● **DESCRIPTION OF THE TASK**
Copy, in full, each line of the material that holds the word "manifold".

+++ DATASET EXCERPT

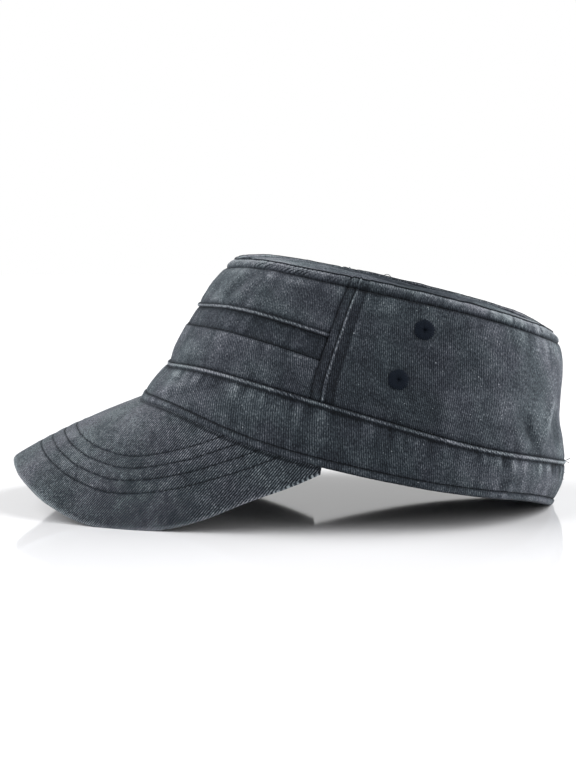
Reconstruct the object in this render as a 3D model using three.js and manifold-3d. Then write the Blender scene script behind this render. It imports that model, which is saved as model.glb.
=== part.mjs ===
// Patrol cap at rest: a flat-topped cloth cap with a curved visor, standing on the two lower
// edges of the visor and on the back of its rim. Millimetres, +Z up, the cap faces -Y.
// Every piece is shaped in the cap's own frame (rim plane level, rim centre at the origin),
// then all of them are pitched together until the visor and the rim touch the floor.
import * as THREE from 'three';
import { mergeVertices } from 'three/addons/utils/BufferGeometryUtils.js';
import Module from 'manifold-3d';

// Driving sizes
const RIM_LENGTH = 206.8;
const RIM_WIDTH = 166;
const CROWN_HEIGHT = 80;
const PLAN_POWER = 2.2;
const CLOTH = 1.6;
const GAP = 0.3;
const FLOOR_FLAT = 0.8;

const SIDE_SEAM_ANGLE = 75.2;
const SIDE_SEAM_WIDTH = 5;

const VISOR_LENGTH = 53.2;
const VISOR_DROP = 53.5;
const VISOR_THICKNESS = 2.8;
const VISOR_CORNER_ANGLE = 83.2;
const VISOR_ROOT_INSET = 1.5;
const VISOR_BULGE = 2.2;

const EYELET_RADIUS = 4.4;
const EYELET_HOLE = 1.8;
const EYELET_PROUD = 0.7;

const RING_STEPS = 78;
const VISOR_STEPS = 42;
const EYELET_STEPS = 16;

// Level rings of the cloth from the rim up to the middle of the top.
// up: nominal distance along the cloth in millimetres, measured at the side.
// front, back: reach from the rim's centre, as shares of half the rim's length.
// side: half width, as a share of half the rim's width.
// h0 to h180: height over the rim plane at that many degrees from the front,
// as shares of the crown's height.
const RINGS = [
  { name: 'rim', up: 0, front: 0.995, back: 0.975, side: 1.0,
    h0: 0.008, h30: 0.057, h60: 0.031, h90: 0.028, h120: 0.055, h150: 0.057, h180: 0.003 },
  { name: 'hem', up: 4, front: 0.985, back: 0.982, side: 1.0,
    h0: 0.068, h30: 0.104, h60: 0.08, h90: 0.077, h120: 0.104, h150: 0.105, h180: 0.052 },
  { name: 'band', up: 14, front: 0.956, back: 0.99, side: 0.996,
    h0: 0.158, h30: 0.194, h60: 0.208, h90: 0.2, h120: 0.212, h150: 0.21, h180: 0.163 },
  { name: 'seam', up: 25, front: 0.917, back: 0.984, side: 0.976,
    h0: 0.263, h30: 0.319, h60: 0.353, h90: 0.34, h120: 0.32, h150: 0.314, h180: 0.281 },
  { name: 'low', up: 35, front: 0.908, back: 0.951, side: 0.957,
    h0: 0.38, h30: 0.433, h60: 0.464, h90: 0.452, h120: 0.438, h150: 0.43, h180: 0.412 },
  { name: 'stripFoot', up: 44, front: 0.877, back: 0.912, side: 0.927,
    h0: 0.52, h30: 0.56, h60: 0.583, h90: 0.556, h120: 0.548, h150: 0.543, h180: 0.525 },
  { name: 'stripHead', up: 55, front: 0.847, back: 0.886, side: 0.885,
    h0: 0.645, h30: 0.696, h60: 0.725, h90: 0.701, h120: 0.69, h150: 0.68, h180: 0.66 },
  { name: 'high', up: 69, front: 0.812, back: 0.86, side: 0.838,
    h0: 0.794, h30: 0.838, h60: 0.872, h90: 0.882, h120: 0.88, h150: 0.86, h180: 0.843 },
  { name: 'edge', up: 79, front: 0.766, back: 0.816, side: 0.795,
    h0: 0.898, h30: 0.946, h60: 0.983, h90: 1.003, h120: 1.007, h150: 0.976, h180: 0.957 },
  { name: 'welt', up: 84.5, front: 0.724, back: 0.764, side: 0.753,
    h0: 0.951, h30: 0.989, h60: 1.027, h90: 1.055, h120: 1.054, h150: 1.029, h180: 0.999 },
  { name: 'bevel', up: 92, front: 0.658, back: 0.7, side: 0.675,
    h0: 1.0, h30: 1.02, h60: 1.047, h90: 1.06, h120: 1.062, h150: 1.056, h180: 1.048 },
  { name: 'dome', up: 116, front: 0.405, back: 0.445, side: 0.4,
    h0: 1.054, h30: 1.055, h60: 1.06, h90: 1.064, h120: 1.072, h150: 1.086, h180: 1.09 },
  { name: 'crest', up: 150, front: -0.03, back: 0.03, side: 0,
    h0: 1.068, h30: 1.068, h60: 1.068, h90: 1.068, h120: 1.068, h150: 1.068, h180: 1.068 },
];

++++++

● **OUTPUT OF THE EXERCISE**
Reconstruct the object in this render as a 3D model using three.js and manifold-3d. Then write the Blender scene script behind this render. It imports that model, which is saved as model.glb.
import Module from 'manifold-3d';